• EXERCISE GOAL
Begin at the first line and end at the line containing "# spindle axis, the". Extract exactly those lines.

• GIVEN DATA
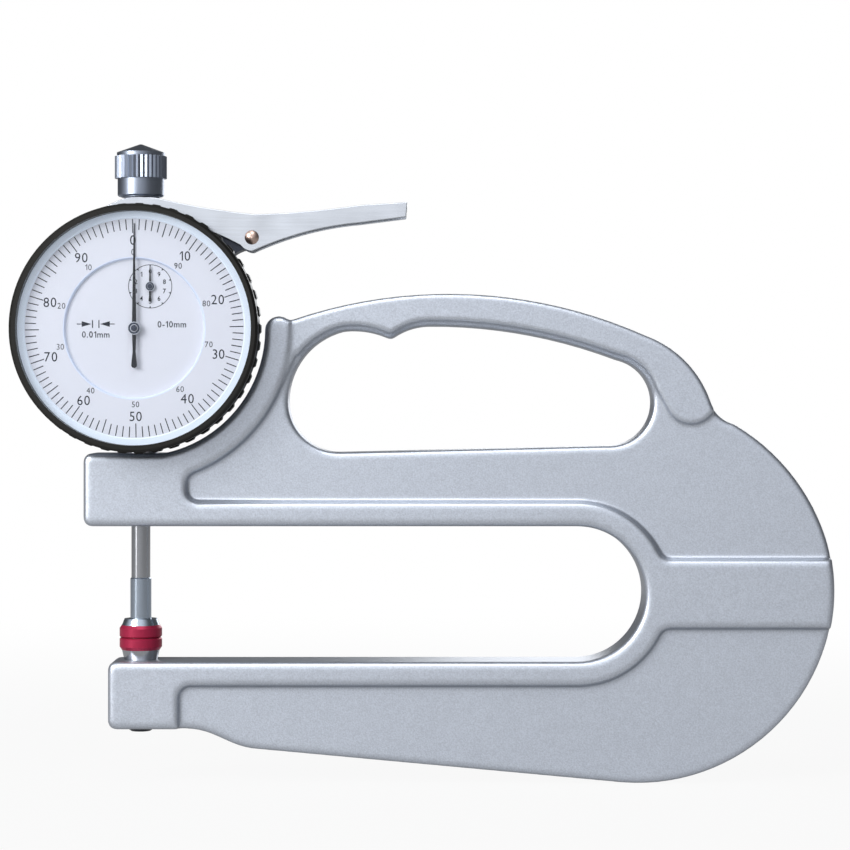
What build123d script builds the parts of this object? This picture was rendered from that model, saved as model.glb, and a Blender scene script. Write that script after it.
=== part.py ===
from build123d import *
import os
from math import acos, atan2, cos, degrees, hypot, pi, radians, sin, sqrt, tan

# Thickness gauge: a deep-throat casting that carries a plunger dial indicator.
# Millimetres. The origin is the centre of the anvil's measuring face, +Z is the
# spindle axis, the dial faces -Y and the throat runs towards +X.

# Measuring throat
measuring_range = 10.0
throat_height = 32.0
throat_reach = 120.0
anvil_height = 5.3
closed_gap = 0.02

# Frame casting
frame_thickness = 14.0
handle_thickness = 12.6
web_thickness = 10.0
upper_arm_depth = 17.3
lower_arm_depth = 16.1
upper_arm_nose = 13.0
lower_arm_nose = 7.2
throat_rim = 5.9
spine_half_height = 8.3
pocket_start_upper = 11.5
pocket_start_lower = 9.6
pocket_corner = 2.8
spine_corner = 3.0
cast_edge = 1.5
web_edge = 1.2
arm_corner = 2.0
saddle_gap = 4.0
saddle_rim = 6.5
heel_reach = 44.9
handle_rise = 8.4
handle_edge = 0.9
post_width = 5.4
grip_start = 4.0
window_lift = 11.6
outline_ease = 4.0
post_ease = 1.5
finger_stop_radius = 1.5
window_corner = 3.0

# Dial indicator
case_radius = 26.0
stem_exposed = 3.4
case_wall = 2.5
case_front_y = -8.4
case_back_y = 8.0
front_wall_y = -9.0
front_wall = 2.0
spigot_step = 1.0
spigot_front_y = -12.2
spigot_wall = 2.5
dial_seat_lap = 0.4
dial_seat_y = -13.0
dial_seat_wall = 2.4
back_cover_step = 0.6
back_cover_thickness = 1.5
cover_boss_radius = 2.2
cover_boss_lap = 0.8
cover_boss_depth = 7.0
bezel_wall = 4.0
bezel_front_y = -17.0
bezel_back_y = -8.6
bezel_lip = 2.4
bezel_edge = 0.6
bezel_ridge_count = 45
bezel_ridge_height = 0.4
bezel_ridge_front_y = -12.8
dial_ring_inner = 16.7
dial_ring_y = -13.8
dial_sheet = 0.4
dial_ring_gap = 0.4
seat_ring_width = 1.35
seat_ring_height = 1.0
crystal_edge = 1.2
crystal_rise = 0.7
crystal_bevel = 6.5
retaining_wire = 0.8
retaining_wire_gap = 4.0

# Stem, spindle and contacts
stem_radius = 4.0
stem_end_recess = 0.5
spindle_radius = 2.25
spindle_end_z = 14.25
spindle_end_gap = 0.2
stud_radius = 1.25
stud_length = 5.0
contact_shank_radius = 2.5
contact_collar_z = 4.45
contact_collar_radius = 3.9
contact_face_radius = 4.0
contact_ring_radius = 5.05
contact_ring_height = 2.95
anvil_neck_radius = 3.95
anvil_shank_radius = 3.0
anvil_shank_length = 11.0
anvil_screw_radius = 1.5
anvil_screw_head_radius = 3.15
anvil_screw_head_height = 1.0
clamp_screw_radius = 2.0
clamp_screw_drop = 8.6
bush_radius = 3.0
bush_rise = 1.6
bush_depth = 1.0
knob_rise = 5.6
knob_neck_radius = 4.6
knob_sleeve_radius = 5.53
knob_knurl_radius = 6.2
knob_knurl_depth = 0.3
knob_knurl_count = 36
knob_sleeve_height = 4.5
knob_knurl_height = 5.3
knob_band_radius = 5.7
knob_band_height = 0.9
knob_cone_height = 2.0
knob_stud_radius = 1.5
knob_stud_length = 5.6

# Lifting lever
lever_pivot_gap = 8.55
lever_pivot_angle = 39.13
lever_half_width = 4.5
lever_sheet = 0.9
lever_ear_radius = 3.3
lever_blade_length = 36.9
fork_root_x = 3.0
fork_web_x = 9.0
lever_pin_radius = 1.2
lever_rivet_head = 1.7
lever_rivet_rise = 0.7
lever_lift_clearance = 0.05
bracket_half_width = 3.4
bracket_foot = 1.0
bracket_foot_half_width = 7.4
bracket_foot_half_angle = 11.0
bracket_boss_radius = 2.8
bracket_screw_y = 6.1
bracket_screw_angle = 48.0

# Movement
rack_pitch = 0.625
rack_pinion_teeth = 16
rack_pinion_half_width = 1.2
rack_depth = 0.45
rack_pitch_depth = 0.2
wheel_teeth = 100
centre_pinion_teeth = 10
gear_module = 0.19
gear_backlash = 0.05
pressure_angle = 20.0
wheel_front_y = -5.0
wheel_thickness = 0.6
wheel_rim = 1.0
wheel_hub_radius = 1.7
wheel_spokes = 5
spoke_width = 0.9
pinion_overhang = 0.3
arbor_radius = 0.6
pivot_radius = 0.4
jewel_radius = 1.0
plate_half_width = 10.5
plate_half_height = 14.5
plate_corner = 3.0
plate_thickness = 0.8
gear_bridge_front_y = -3.2
gear_bridge_thickness = 0.6
rear_bridge_front_y = 2.6
pillar_radius = 1.3
pillar_x = 8.5
pillar_z = 12.0
side_pillar_x = 9.0
side_pillar_z = 3.0
movement_screw_radius = 0.7
movement_screw_head = 1.2
movement_screw_head_height = 0.5
guide_pin_radius = 0.7
guide_pin_height = -1.0
spring_x = 5.2
spring_coil_radius = 0.95
spring_wire_radius = 0.18
spring_turns = 7
spring_low = -13.0
spring_high = -4.0
spring_peg_radius = 0.45
hairspring_height = 0.4
hairspring_strip = 0.12
hairspring_gap = 0.45
hairspring_turns = 5
collet_radius = 1.2

# Pointers
pointer_sheet = 0.2
pointer_y = -14.75
pointer_tip_gap = 2.9
pointer_tail = 9.3
pointer_hub_radius = 1.5
pointer_hub_width = 0.97
pointer_tip_width = 0.35
pointer_hub_rise = 0.8
pointer_nose = 0.1
counter_hand_y = -13.75
counter_tip = 4.8
counter_tail = 3.5
counter_hub_radius = 1.1

# Clearances
sliding_fit = 0.03
seat_fit = 0.01
running_gap = 0.3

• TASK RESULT
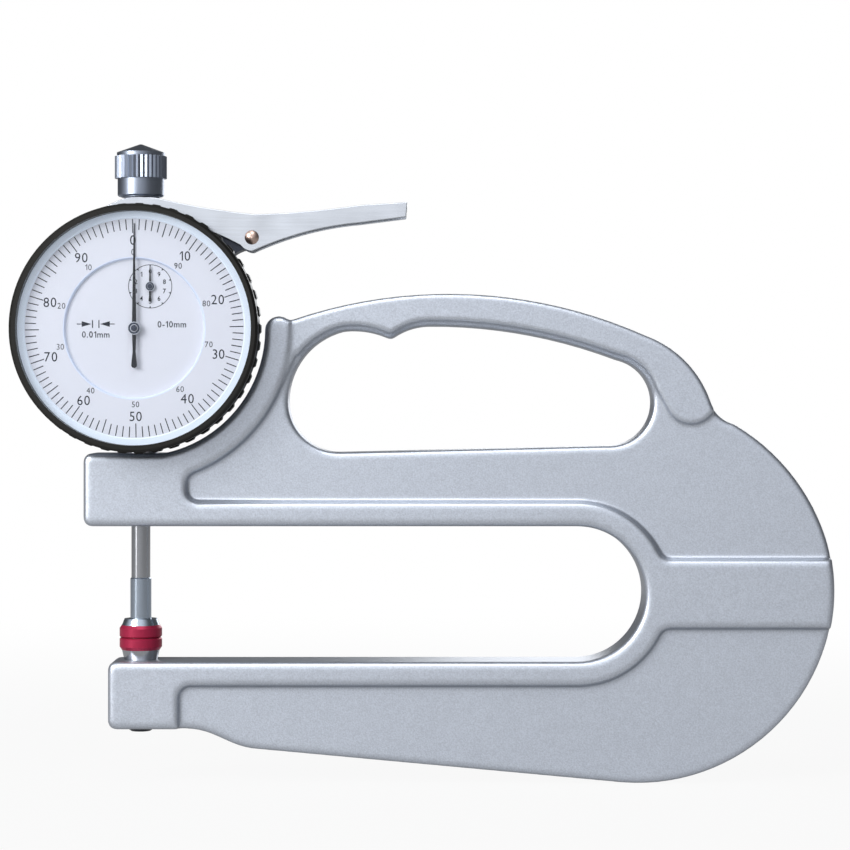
What build123d script builds the parts of this object? This picture was rendered from that model, saved as model.glb, and a Blender scene script. Write that script after it.
=== part.py ===
from build123d import *
import os
from math import acos, atan2, cos, degrees, hypot, pi, radians, sin, sqrt, tan

# Thickness gauge: a deep-throat casting that carries a plunger dial indicator.
# Millimetres. The origin is the centre of the anvil's measuring face, +Z is the
# spindle axis, the dial faces -Y and the throat runs towards +X.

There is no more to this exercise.